→ Records for this task:

## Start

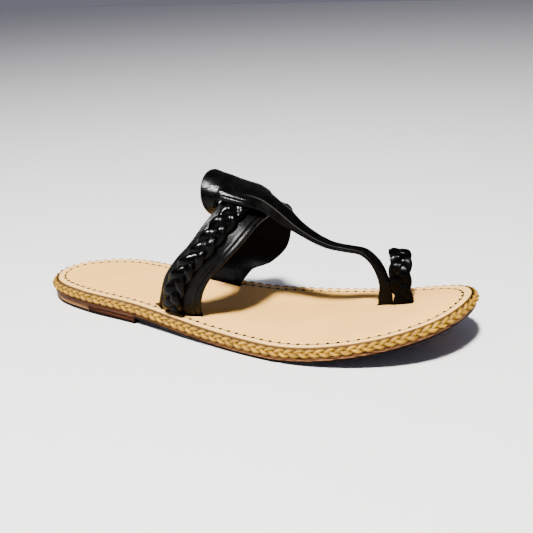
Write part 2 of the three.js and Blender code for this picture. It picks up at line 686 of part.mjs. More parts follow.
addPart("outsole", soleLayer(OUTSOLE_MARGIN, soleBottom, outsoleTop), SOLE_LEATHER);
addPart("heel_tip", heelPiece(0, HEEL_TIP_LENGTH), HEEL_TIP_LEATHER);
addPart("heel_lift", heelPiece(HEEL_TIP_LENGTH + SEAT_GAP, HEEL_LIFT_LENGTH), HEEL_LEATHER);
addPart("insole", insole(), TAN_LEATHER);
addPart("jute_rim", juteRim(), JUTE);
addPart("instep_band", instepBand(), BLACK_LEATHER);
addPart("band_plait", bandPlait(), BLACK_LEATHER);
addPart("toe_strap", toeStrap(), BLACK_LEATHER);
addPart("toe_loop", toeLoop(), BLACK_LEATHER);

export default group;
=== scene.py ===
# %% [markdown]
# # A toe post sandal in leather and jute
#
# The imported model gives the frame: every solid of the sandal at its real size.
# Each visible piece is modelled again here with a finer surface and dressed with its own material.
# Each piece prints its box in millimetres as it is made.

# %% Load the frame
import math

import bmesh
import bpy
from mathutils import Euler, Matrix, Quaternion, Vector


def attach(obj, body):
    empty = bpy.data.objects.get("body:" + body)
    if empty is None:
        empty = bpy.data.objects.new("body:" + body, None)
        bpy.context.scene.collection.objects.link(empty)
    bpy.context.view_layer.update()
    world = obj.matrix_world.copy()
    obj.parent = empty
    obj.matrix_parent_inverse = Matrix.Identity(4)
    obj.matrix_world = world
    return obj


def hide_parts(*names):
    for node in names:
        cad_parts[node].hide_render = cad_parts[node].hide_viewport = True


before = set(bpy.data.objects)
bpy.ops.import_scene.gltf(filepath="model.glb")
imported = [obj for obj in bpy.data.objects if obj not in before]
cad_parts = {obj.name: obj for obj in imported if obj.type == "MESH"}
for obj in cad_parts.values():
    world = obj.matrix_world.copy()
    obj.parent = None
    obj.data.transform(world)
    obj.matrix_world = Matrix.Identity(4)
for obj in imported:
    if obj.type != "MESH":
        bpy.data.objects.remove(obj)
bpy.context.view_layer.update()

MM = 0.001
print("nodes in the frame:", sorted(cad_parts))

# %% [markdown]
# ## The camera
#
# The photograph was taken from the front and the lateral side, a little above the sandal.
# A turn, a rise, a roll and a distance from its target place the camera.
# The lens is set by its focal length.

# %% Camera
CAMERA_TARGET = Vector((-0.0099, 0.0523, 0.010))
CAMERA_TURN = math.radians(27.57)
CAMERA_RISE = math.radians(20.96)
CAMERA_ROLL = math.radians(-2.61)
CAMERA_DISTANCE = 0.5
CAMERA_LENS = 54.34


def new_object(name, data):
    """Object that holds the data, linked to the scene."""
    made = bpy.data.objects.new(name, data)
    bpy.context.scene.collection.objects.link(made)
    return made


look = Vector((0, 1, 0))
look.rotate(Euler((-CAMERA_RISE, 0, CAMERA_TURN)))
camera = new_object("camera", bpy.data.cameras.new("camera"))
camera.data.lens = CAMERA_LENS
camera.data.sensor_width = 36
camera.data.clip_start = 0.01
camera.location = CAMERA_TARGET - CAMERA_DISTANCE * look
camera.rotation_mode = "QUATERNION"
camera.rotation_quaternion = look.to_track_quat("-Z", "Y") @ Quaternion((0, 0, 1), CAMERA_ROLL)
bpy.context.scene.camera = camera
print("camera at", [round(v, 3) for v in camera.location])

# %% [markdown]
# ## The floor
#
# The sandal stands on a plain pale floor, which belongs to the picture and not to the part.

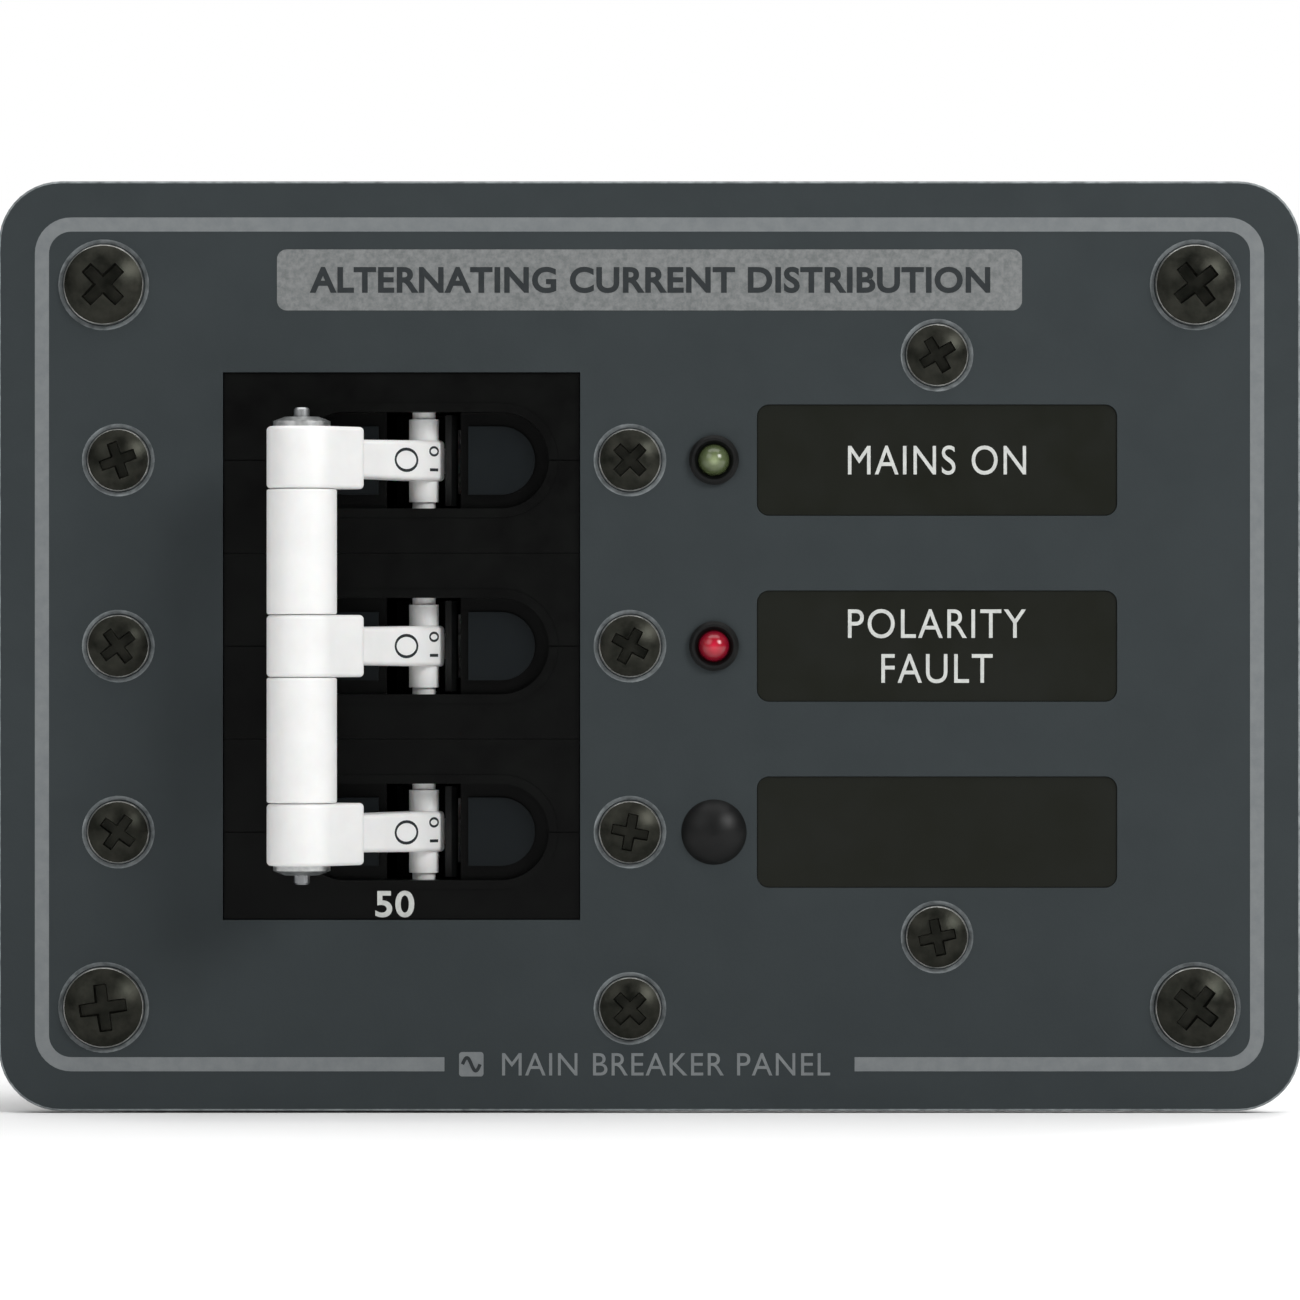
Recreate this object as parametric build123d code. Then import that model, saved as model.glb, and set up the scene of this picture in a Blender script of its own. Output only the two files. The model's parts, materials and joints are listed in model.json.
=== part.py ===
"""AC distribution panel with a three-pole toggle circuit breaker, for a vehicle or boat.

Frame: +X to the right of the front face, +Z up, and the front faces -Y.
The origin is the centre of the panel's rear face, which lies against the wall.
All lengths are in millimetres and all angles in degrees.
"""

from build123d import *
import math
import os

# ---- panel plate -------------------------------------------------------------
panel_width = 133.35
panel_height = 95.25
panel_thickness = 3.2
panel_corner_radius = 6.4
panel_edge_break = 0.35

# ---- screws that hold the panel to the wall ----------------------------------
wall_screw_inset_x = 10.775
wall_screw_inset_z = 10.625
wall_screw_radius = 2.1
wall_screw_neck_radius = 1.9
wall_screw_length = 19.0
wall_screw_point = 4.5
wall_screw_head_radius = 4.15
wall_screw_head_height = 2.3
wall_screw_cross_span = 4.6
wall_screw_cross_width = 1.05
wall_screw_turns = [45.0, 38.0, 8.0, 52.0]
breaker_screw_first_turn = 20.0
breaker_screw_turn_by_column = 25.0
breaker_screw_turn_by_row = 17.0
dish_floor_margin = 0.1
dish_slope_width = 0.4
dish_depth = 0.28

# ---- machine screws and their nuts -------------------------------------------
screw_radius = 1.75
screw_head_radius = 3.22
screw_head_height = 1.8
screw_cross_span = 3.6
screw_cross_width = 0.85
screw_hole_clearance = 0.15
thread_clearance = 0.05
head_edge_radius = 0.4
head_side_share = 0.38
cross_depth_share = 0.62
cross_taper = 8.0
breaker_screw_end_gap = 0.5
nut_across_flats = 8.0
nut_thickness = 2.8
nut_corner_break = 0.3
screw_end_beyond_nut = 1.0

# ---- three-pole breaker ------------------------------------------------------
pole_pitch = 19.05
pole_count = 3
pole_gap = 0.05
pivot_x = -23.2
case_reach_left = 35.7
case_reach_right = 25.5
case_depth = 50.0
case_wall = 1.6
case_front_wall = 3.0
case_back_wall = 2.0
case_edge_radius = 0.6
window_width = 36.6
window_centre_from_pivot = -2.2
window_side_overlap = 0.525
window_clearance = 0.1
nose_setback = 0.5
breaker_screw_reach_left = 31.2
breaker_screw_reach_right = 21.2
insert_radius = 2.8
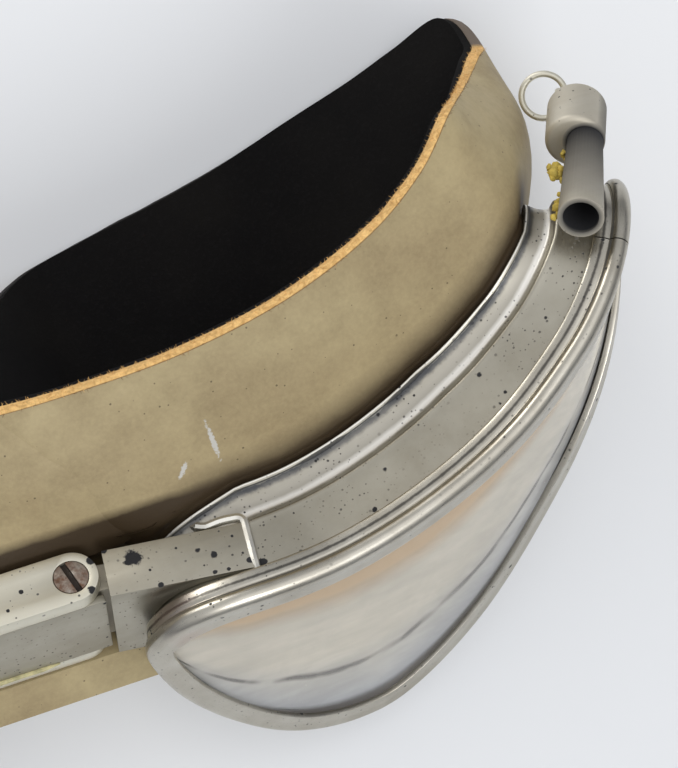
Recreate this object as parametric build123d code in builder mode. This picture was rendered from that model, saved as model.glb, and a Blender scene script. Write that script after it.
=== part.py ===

## End

→ Written problem: Starting with the line with "heelPiece(0, HEEL_TIP_LENGTH), HEEL_TIP_LEATHER);" and ending with the line with "obj.parent = empty", extract every line exactly and nothing outside that span.

→ Answer in full:
addPart("heel_tip", heelPiece(0, HEEL_TIP_LENGTH), HEEL_TIP_LEATHER);
addPart("heel_lift", heelPiece(HEEL_TIP_LENGTH + SEAT_GAP, HEEL_LIFT_LENGTH), HEEL_LEATHER);
addPart("insole", insole(), TAN_LEATHER);
addPart("jute_rim", juteRim(), JUTE);
addPart("instep_band", instepBand(), BLACK_LEATHER);
addPart("band_plait", bandPlait(), BLACK_LEATHER);
addPart("toe_strap", toeStrap(), BLACK_LEATHER);
addPart("toe_loop", toeLoop(), BLACK_LEATHER);

export default group;
=== scene.py ===
# %% [markdown]
# # A toe post sandal in leather and jute
#
# The imported model gives the frame: every solid of the sandal at its real size.
# Each visible piece is modelled again here with a finer surface and dressed with its own material.
# Each piece prints its box in millimetres as it is made.

# %% Load the frame
import math

import bmesh
import bpy
from mathutils import Euler, Matrix, Quaternion, Vector


def attach(obj, body):
    empty = bpy.data.objects.get("body:" + body)
    if empty is None:
        empty = bpy.data.objects.new("body:" + body, None)
        bpy.context.scene.collection.objects.link(empty)
    bpy.context.view_layer.update()
    world = obj.matrix_world.copy()
    obj.parent = empty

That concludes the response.